According to a senior Israeli army officer who asked not to be named, the killings have "massively reduced" the number of terror attacks from its peak in March 2002, when more than 130 Israelis were killed.
"If we hadn't hit those terrorist leaders, we would be in a much worse situation today," he said. "In June alone, we have had two attacks, but at least 17 more have been stopped."
The same source also rejected accusations that the policy exposes innocent Palestinians to unnecessary risk.
"We have invested massive sums in developing the technology and ability to launch pinpoint strikes at known terrorists with the minimum possible loss of innocent lives," he said. "We have spent huge amounts of time and money calling back helicopters armed and ready to strike, just because we discovered a target had his wife or children or an unknown civilian with him."

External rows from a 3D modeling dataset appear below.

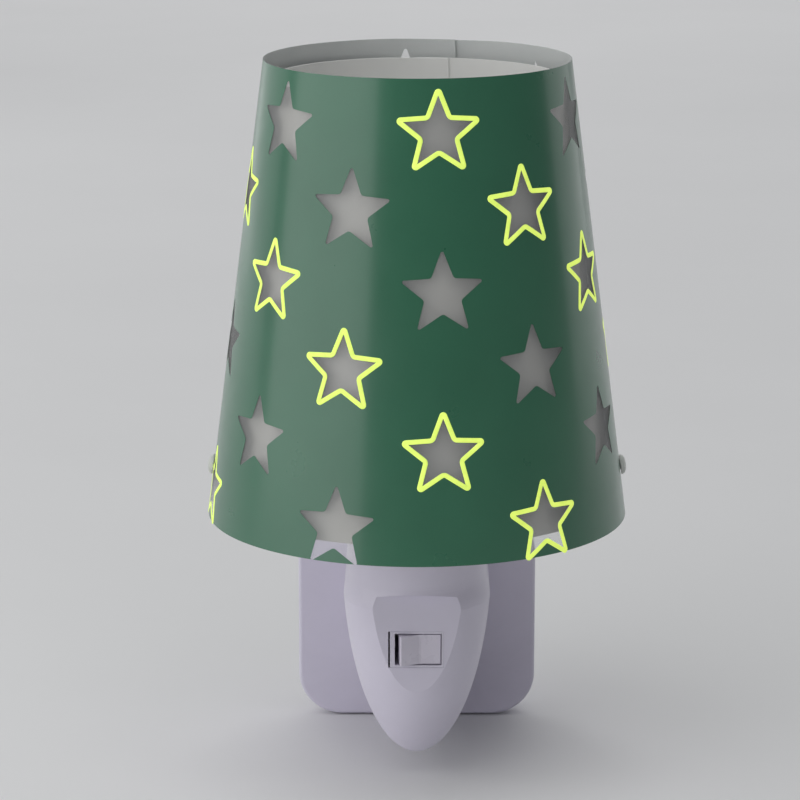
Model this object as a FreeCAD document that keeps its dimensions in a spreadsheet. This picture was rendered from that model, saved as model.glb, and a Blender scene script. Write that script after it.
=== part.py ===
import FreeCAD, Part
import math
import os
import re
import Sketcher
from FreeCAD import Vector, Placement, Rotation

os.makedirs("parts", exist_ok=True)

doc = FreeCAD.newDocument("night_light")

# ---------------------------------------------------------------- driving dimensions (mm)
# +Y points at the wall, +Z up, origin on the plug block's end face, midway between the pins.
DIMS = [
    ("lamp_y", -69.0), ("plate_w", 60.4), ("plate_h", 54.0), ("plate_low", 26.8), ("plate_corner", 11.0),
    ("front_y", -25.0), ("split_y", -20.0), ("back_y", -17.0), ("skin", 2.0), ("rim_round", 0.9),
    ("bullet_half", 18.1), ("bullet_deep", 18.1), ("bullet_tall", 51.2), ("bullet_mid", 30.2), ("shoulder_z", 19.0),
    ("neck_rad", 16.65), ("neck_top", 48.0), ("bridge_top", 34.0),
    ("facet_y", -83.2), ("arch_rad", 41.0), ("arch_top", 23.3),
    ("pin_gap", 19.0), ("pin_rad", 2.0), ("pin_len", 19.0), ("sleeve_len", 10.0), ("sleeve_rad", 1.75), ("core_rad", 1.4),
    ("block_half", 17.6), ("block_high", 6.9), ("block_slope", 10.6),
    ("boss_x", 11.6), ("boss_up", 24.0), ("boss_down", -16.0), ("boss_rad", 3.2), ("screw_rad", 1.4), ("screw_head", 2.8),
    ("holder_z", 34.0), ("holder_rad", 13.2), ("flange_rad", 14.4),
    ("rim_z", 40.0), ("rim_low", 50.0), ("rim_top", 36.02), ("shade_tall", 108.63), ("film", 0.5),
    ("liner_gap", 2.6), ("liner_film", 0.4), ("liner_low", 4.2), ("liner_top", 104.6),
    ("hub_hole", 13.5), ("hub_rad", 16.2), ("strip", 1.4), ("arm_half", 4.0), ("rivet_z", 11.1),
    ("bulb_z", 47.0), ("bulb_rad", 11.0),
    ("switch_z", 9.1), ("pivot_x", 0.35), ("pivot_y", -80.95), ("rock_half", 3.6), ("rock_rest", 12.0), ("blade_y", -75.15), ("blade_rest", -7.0),
    ("wire_rad", 0.9), ("wire_bend", 3.0),
]
sheet = doc.addObject("Spreadsheet::Sheet", "Dims")
for row, (word, value) in enumerate(DIMS, start=1):
    sheet.set("A%d" % row, word)
    sheet.set("B%d" % row, repr(value))
    sheet.setAlias("B%d" % row, word)
doc.recompute()
VAL = dict(DIMS)
WORDS = set(VAL)


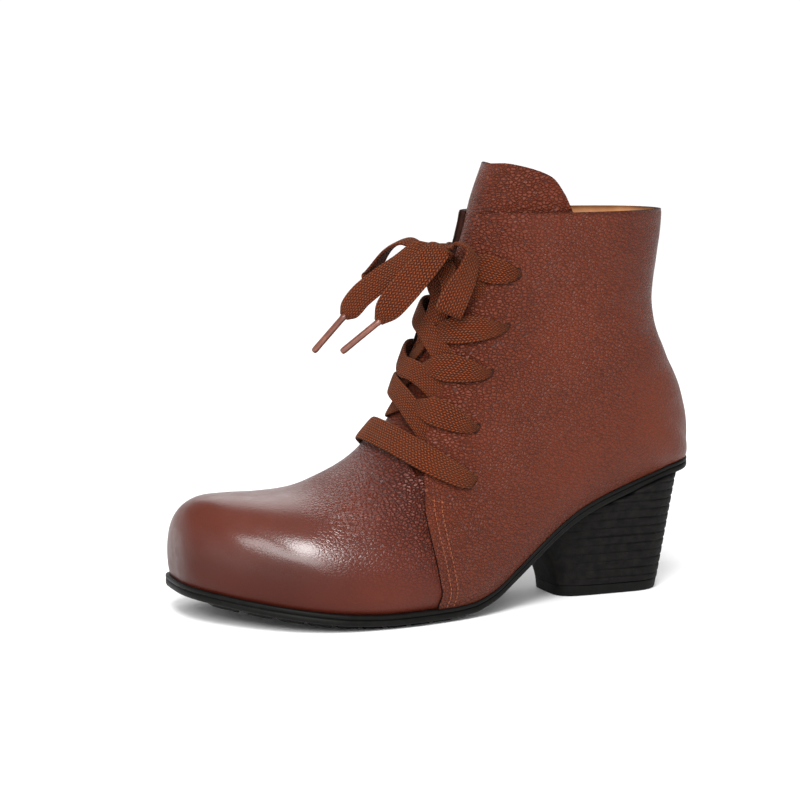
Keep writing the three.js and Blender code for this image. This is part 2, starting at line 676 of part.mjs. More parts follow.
function makeZip(group, metal) {
  const steps = 12;
  const [low, high] = [zipLow + 1, collarZ - 2];
  const height = (i) => low + ((high - low) * i) / steps;
  const route = Array.from({ length: steps + 1 }, (_, i) => zipPoint(height(i), -zipThick / 2 + 0.3));
  const chain = band(route, () => new THREE.Vector3(1, 0, 0), () => zipWidth, zipThick, 14);
  group.add(toMesh("zip_chain", chain, metal));

  const sliderZ = collarZ - 10;
  const skinY = zipPoint(sliderZ, 0).y;
  const plateIn = skinY - quarterWall - 0.9;
  const plateOut = plateIn - 1.4;
  const barY = plateOut - 2.1;
  const plate = block(8, plateIn - plateOut, 10, zipX, (plateIn + plateOut) / 2, sliderZ);
  const neckIn = skinY - 0.3 - gap;
  const neck = block(2.6, neckIn - plateIn + 0.5, 6, zipX, (neckIn + plateIn - 0.5) / 2, sliderZ);
  const bar = pin(0.7, 6, zipX, barY, sliderZ + 1);
  let slider = plate.add(neck).add(bar);
  for (const side of [-1, 1]) {
    const [ear, earY] = [plateOut - barY + 1.2, (plateOut + barY) / 2 - 0.3];
    slider = slider.add(block(1, ear, 2.6, zipX + side * 2.6, earY, sliderZ + 1));
  }
  group.add(toMesh("zip_slider", slider, metal));

  const ring = pin(1.8, 3.6, zipX, barY, sliderZ + 1);
  const leaf = block(pullWidth, 1.2, pullLength, zipX, barY, sliderZ - 1.9 - pullLength / 2);
  const neckLeaf = block(3.6, 1.2, 3, zipX, barY, sliderZ - 0.9);
  const pull = ring.add(neckLeaf).add(leaf).subtract(pin(1.05, 8, zipX, barY, sliderZ + 1));
  group.add(toMesh("zip_pull", pull, metal));
}

const black = new THREE.MeshStandardMaterial({ color: "#2b2a28", roughness: 0.6, metalness: 0 });
const leather = new THREE.MeshStandardMaterial({ color: "#824630", roughness: 0.45, metalness: 0 });
const lining = new THREE.MeshStandardMaterial({ color: "#a86a3c", roughness: 0.8, metalness: 0 });
const lace = new THREE.MeshStandardMaterial({ color: "#96552d", roughness: 0.9, metalness: 0 });
const plastic = new THREE.MeshStandardMaterial({ color: "#7a4632", roughness: 0.3, metalness: 0 });
const metal = new THREE.MeshStandardMaterial({ color: "#b8b4ac", roughness: 0.35, metalness: 1 });

const boot = new THREE.Group();
boot.add(toMesh("outsole", makeOutsole(), black));
boot.add(toMesh("heel", makeHeel(), black));
boot.add(toMesh("top_lift", loft([heelRing(0, 0.3), heelRing(liftHeight, 0.3)]), black));
boot.add(toMesh("insole", makeInsole(), lining));
boot.add(toMesh("upper", makeUpper(), leather));
boot.add(toMesh("tongue", makeTongue(), leather));
for (const hole of laceHoles) boot.add(toMesh(hole.name, makeLaceRow(hole), lace));
makeBow(boot, lace, plastic);
makeZip(boot, metal);

export default boot;
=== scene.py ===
import math
import bmesh
import bpy
import numpy as np
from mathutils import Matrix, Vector


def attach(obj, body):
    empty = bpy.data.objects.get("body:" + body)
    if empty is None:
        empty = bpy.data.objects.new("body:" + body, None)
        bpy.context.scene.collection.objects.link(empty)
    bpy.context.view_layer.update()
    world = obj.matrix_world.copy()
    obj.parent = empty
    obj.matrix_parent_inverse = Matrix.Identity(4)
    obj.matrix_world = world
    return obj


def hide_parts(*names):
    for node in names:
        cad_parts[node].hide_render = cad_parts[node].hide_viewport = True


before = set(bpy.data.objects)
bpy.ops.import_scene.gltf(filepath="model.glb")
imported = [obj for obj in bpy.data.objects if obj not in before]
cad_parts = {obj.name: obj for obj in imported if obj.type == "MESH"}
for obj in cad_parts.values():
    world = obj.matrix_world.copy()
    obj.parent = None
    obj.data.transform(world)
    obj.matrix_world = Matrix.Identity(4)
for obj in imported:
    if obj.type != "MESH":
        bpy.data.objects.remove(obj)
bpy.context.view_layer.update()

mm = 0.001


# camera at the photograph's angle
camera = dict(place=(0.5293, 1.0586, 0.245), aim=(0.080, 0.0, 0.085), focal=2487.5, pixels=800,
              shift=(-0.0561, 0.0265))


def makeCamera():
    data = bpy.data.cameras.new("photoCamera")
    data.sensor_width = 36
    data.lens = 36 * camera["focal"] / camera["pixels"]
    data.shift_x, data.shift_y = camera["shift"]
    data.clip_start = 0.05
    eye = bpy.data.objects.new("photoCamera", data)
    eye.location = camera["place"]
    look = Vector(camera["aim"]) - Vector(camera["place"])
    eye.rotation_euler = look.to_track_quat("-Z", "Y").to_euler()
    bpy.context.collection.objects.link(eye)
    bpy.context.scene.camera = eye
    return eye


makeCamera()
print("camera ready")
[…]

A top official of Israel's Shin Bet secret service added that the mass arrests and targeted killings had not only decreased the number of terrorist attacks but created a leadership vacuum.
"It takes time for them to learn the skills of bomb-making," he said. "Every time we take an expert terrorist out of the game, for the next two or three weeks we see new guys blowing themselves up. It's become a known by-product of their learning process."